There seems to be an aspect of this that is being over looked in the conversation.
So far the conversation has been around rendering with programs like daz3d or blender and then bring those renders into the VN.
Not sure that's the best solution. Even when scene and objects are reduced and optimized the take a long time to render. But the end result isn't images a great deal better than what high end video games have today. Scene complexity can actually be lower.
People see less detail in motion images than they do stills they have less time to observe it. So is it really worth that extra time and effort put into these types of renders?
The real issue is then are we using the best method of providing animations?
My understanding is that Renpy can actually display 3D with opengl.
You must be registered to see the links
However, I don't think it is going to be to the quality and detail level of say Laura Croft. Renpy has a number of performance bottle necks of its own add to that any ones the game developer might create in their programming.
I think the real issue is more along the lines of trying to add animation to a game built on the wrong game engine.
Just because you can do something doesn't mean what you are using is the best tool for the job.
That also goes just because something is easier to setup doesn't make it the best tool for the job either.
Update 1/30/2020 Just adding more.
Take the image above I tend to find it disingenuous. If you look at the table in the raster version it is really dark. The problem is they didn't adjust the material properly. You can also see they don't have shadows turned on. I'm not entirely sure if that is purely the person who created the image or the lack of hardware capability they were dealing with. You have gourand and phong shading, Shadow volumes and soft shadows and blending has various methods as well.

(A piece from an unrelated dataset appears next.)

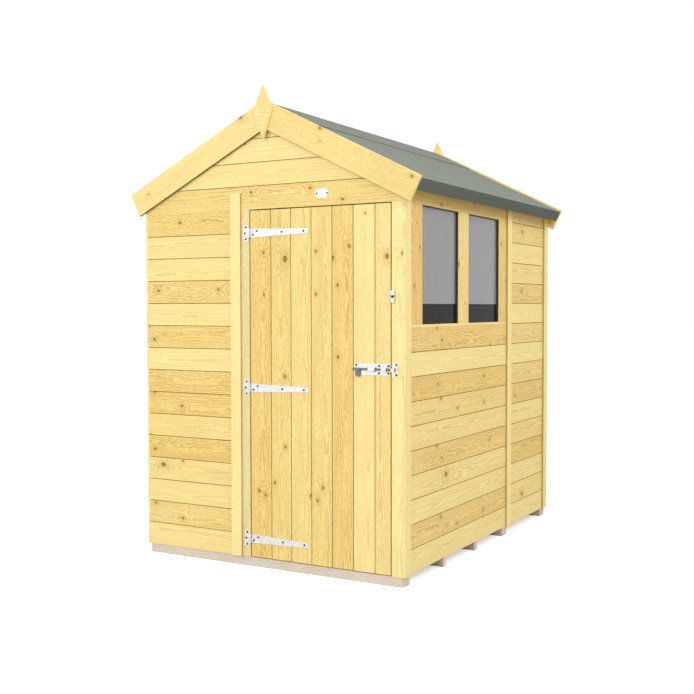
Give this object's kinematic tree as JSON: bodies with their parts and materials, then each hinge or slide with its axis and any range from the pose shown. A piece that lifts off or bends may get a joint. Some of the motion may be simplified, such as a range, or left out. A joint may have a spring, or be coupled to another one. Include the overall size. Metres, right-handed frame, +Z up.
{
  "type": "timber garden shed",
  "caption": "Small pale timber garden shed with an apex felt roof, a boarded door on tee hinges and a side wall glazed with fixed panes.",
  "frame": {"origin": "on the ground at the centre of the plan", "axes": "+Z up, +X to the right seen from the door side, +Y from the door's wall to the rear wall"},
  "size_m": [1.6344, 1.972, 2.2916],
  "materials": {
    "pale_pine": "pale yellow dip-treated softwood, planed",
    "rough_timber": "grey-beige sawn softwood",
    "mineral_felt": "grey-green mineral roofing felt",
    "clear_glazing": "clear horticultural pane",
    "zinc_steel": "bright zinc plate"
  },
  "bodies": {
    "shed": {"barge_front_left": "pale_pine", "barge_front_right": "pale_pine", "barge_rear_left": "pale_pine", "barge_rear_right": "pale_pine", "bolt_keep": "zinc_steel", "button_pivot": "zinc_steel", "cover_strip_front": "pale_pine", "cover_strips_left": "pale_pine", "cover_strips_right": "pale_pine", "door_jambs": "pale_pine", "door_stops": "pale_pine", "door_threshold": "pale_pine", "eaves_boards": "pale_pine", "finial_front": "pale_pine", "finial_rear": "pale_pine", "floor_bearers": "rough_timber", "floor_deck": "rough_timber", "front_rails": "pale_pine", "front_studs": "pale_pine", "front_wall_left": "pale_pine", "gable_front": "pale_pine", "gable_rafters": "pale_pine", "gable_rear": "pale_pine", "hinge_plates": "zinc_steel", "left_studs": "pale_pine", "left_wall_front": "pale_pine", "left_wall_rear": "pale_pine", "plaque": "zinc_steel", "rear_rails": "pale_pine", "rear_studs": "pale_pine", "rear_wall": "pale_pine", "right_studs": "pale_pine", "right_wall_lower": "pale_pine", "right_wall_rear": "pale_pine", "roof_boards_left": "pale_pine", "roof_boards_right": "pale_pine", "roof_felt_left": "mineral_felt", "roof_felt_right": "mineral_felt", "roof_purlins": "pale_pine", "roof_ridge_cap": "mineral_felt", "side_rails": "pale_pine", "window_head": "pale_pine", "window_panes": "clear_glazing", "window_posts": "pale_pine", "window_rails": "pale_pine", "window_sill": "pale_pine"},
    "door": {"door_boards": "pale_pine", "door_ledges": "pale_pine", "door_braces": "pale_pine", "hinge_straps": "zinc_steel", "bolt_base": "zinc_steel"},
    "bolt": {"bolt_rod": "zinc_steel"},
    "button": {"turn_button": "zinc_steel"}
  },
  "joints": [
    {"name": "door_hinge", "type": "hinge", "parent": "shed", "child": "door", "pos_m": [-0.096, -0.961, 0.866], "axis": [0, 0, -1], "range_deg": [0, 165]},
    {"name": "bolt_slide", "type": "slide", "parent": "door", "child": "bolt", "axis": [1, 0, 0], "range_m": [0, 0.033]},
    {"name": "button_turn", "type": "hinge", "parent": "shed", "child": "button", "pos_m": [0.674, -0.9615, 1.299], "axis": [0, 1, 0], "range_deg": [-90, 90]}
  ]
}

If you do a search for rasterization vs ray tracing most issues show in similar images be it lighting, shadows, blending have all been improved drastically.
The biggest area ray tracing has a real advantage is accurate reflections. That said reflections can be mapped onto surfaces but they aren't the same.
Given that humans can only perceive so much detail at one time or in a length of time. Unless your characters are screwing in a hall of mirrors ray tracing frames for a animated sequence is over kill. It's needed for large production movies that show on large screens. Even then most the detail is missed. Take the movie blade runner. Most people who have watched it know there is a lot of detail in it but most really have no idea exactly how much unless they watched the show about its making.
Given that a game engine can produce the scenes in over 60fps in many cases with an optimized scene. You could capture it and have a hell of a lot more time to remake it if you choose to correct something.
That said if you are going to take the time to port the models and scenes to be used in a game engine it would stand to reason why not use the game engine to make the game rather than try and render to a video.
There are a number of topics one can help you understand my point of view.
digital images vs human perception.
Limits of human perception ... This one can cover a lot of stuff. Just focus on the stuff related to vision since that's really what this is about.